How to Ensure Ethics in Marketing

Being honest or ethical in marketing is about more than just checking boxes. However, there are some specific actions every leader can take including:

  1. Fact-Check Everything: Before any claim goes public, ensure it's backed by verifiable data, research, or customer testimonials.
  2. Transparency is Key: Disclose any potential limitations, risks, or side effects associated with your product or service. Avoid fine print or obfuscation. If you have doubt then don’t make the claim.
  3. Be Mindful of Implied Claims: Even visuals or phrasing can create unintended impressions. Scrutinize every aspect of your marketing materials for potential misinterpretations.
  4. Customer-Centricity: View your product through the lens of the consumer. Are you delivering on the expectations you've set? Are you prioritizing their needs and interests? Do your reviews agree with you?
  5. Avoid Bait-and-Switch Tactics: Ensure that any promotions or offers are genuine and reflect the actual value proposition of your product.

However, while these are good starting points, sometimes things fail into a gray area which is where the problems often start.


Ethical Issues in Marketing – How Do I Know If My Marketing is Ethical?

One of the toughest things about ethics in marketing is things aren’t black and white. A lot of the times it boils down to nuanced situations that require careful consideration. Some common examples include:

  • Puffery vs. Deception: While some degree of subjective praise is acceptable, be wary of crossing the line into unsubstantiated claims.
  • Competitive Comparisons: When comparing your product to others, use accurate and up-to-date information. Avoid cherry-picking data or misleading comparisons.
  • Testimonials and Endorsements: Ensure that testimonials reflect genuine customer experiences and that endorsements are transparently disclosed.

In these cases, in addition to following the guidelines above, a simple gut check is often your best option. When you hear issues like Theranos or Nikola hit the news, there are always the people that said it felt wrong but did nothing. Avoid this by checking yourself and if it feels like off like you’re stretching the truth or misleading your audience, consider a different approach.

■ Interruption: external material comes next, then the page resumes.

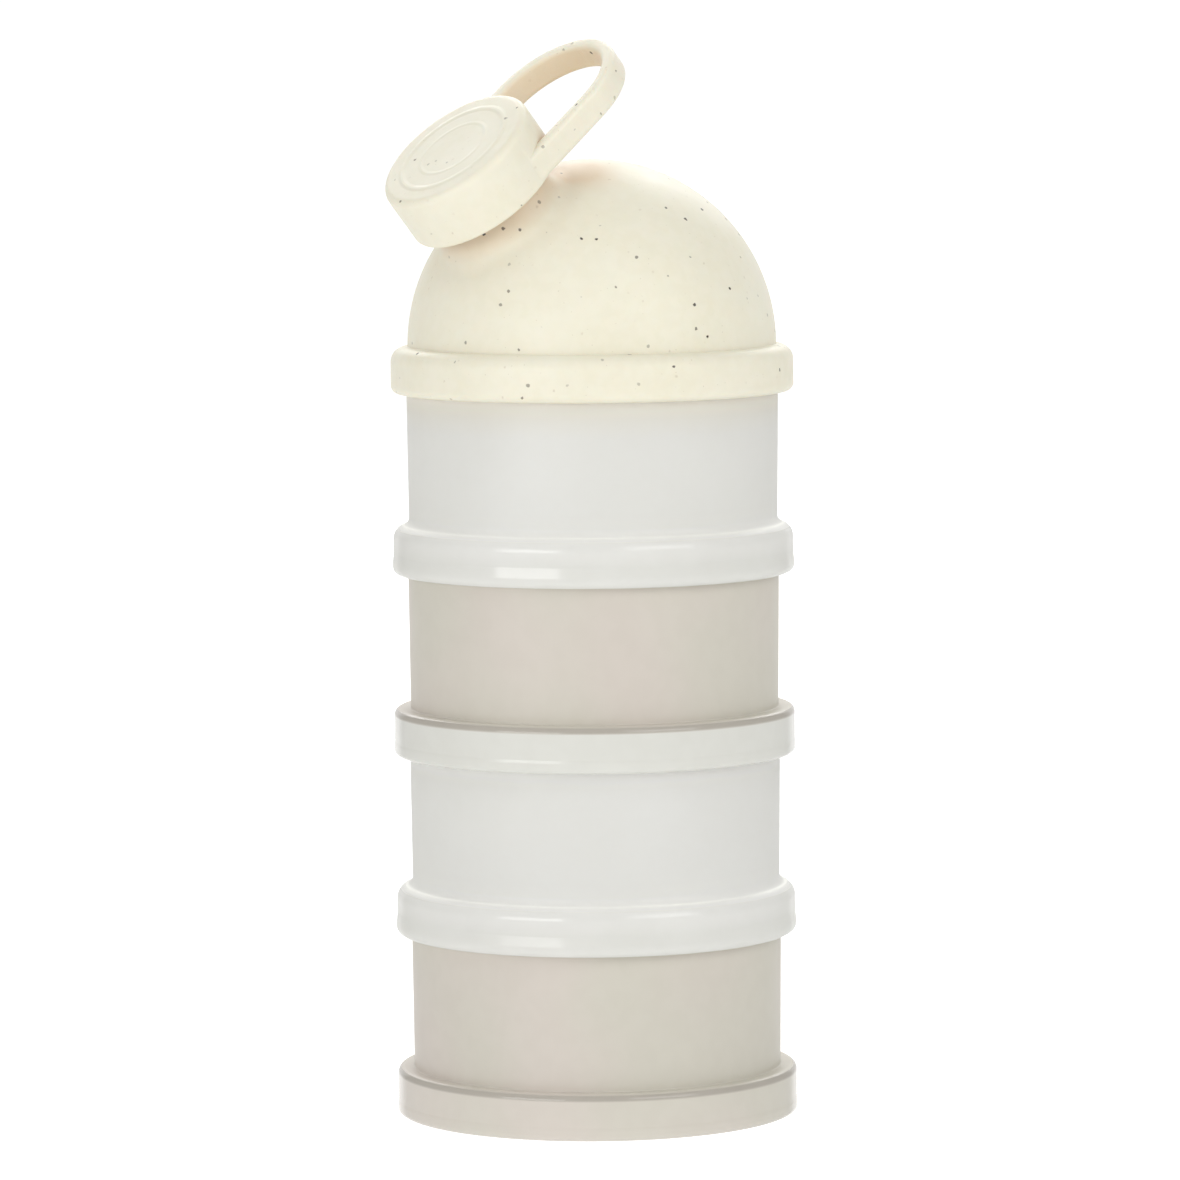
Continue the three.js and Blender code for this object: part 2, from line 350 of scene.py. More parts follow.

Ethical Marketing Examples

While the pressure to produce growth and sales are real and ever present for marketers in every organization, here a few great examples of companies that put their reputation first even in the face of potential financial hits or shortcomings.

  • Tylenol Recall (1982): When cyanide-laced Tylenol capsules caused several deaths, Johnson & Johnson didn't hesitate to issue a nationwide recall, pulling millions of bottles from shelves. Despite the massive financial hit, this decisive action demonstrated their unwavering commitment to consumer safety and solidified their reputation for integrity.
  • Domino's Pizza "Turnaround" Campaign: In 2009, Domino's faced harsh criticism for the quality of its pizza. Instead of denying or deflecting, they launched a campaign acknowledging their flaws and showcasing their commitment to improving recipes and ingredients. This bold transparency resonated with consumers and fueled a remarkable turnaround for the brand.
  • McDonald's "Our Food, Your Questions" Campaign: This campaign directly addressed consumer concerns about the quality and sourcing of McDonald's food. By answering questions honestly and transparently, they sought to dispel myths and build trust with skeptical consumers.
  • Netflix's Public Apology for Price Hikes: When Netflix increased prices and separated DVD rental from streaming services, customers were outraged. The company publicly apologized for their mishandling of the situation, acknowledging their mistakes and promising to do better in the future. This transparency and willingness to take responsibility helped to mitigate the backlash (somewhat ironically they made the same mistake years later).

Marketing Ethics By Example

As marketing leaders, we have a unique opportunity to set the tone for our teams and our organizations. By prioritizing ethical practices, we create a culture where honesty and integrity are valued, not just in marketing, but in every aspect of the business.

Some ways you can set the tone for your team include:

  • Equip your Team: Provide your team with the resources and knowledge they need to make ethical decisions.
  • Setting Clear Expectations: Establish and communicate clear guidelines on ethical marketing practices.
  • Rewarding Integrity: Recognize and celebrate team members who prioritize ethical behavior.

The Future of Ethics in Marketing and Business

In today's hyper-connected world, transparency and authenticity are more valuable than ever.

As marketing leaders, I believe we have a major responsibility to uphold these values and work to build brands that consumers actually trust – even when sometimes that might mean making some tough tradeoffs in the short term.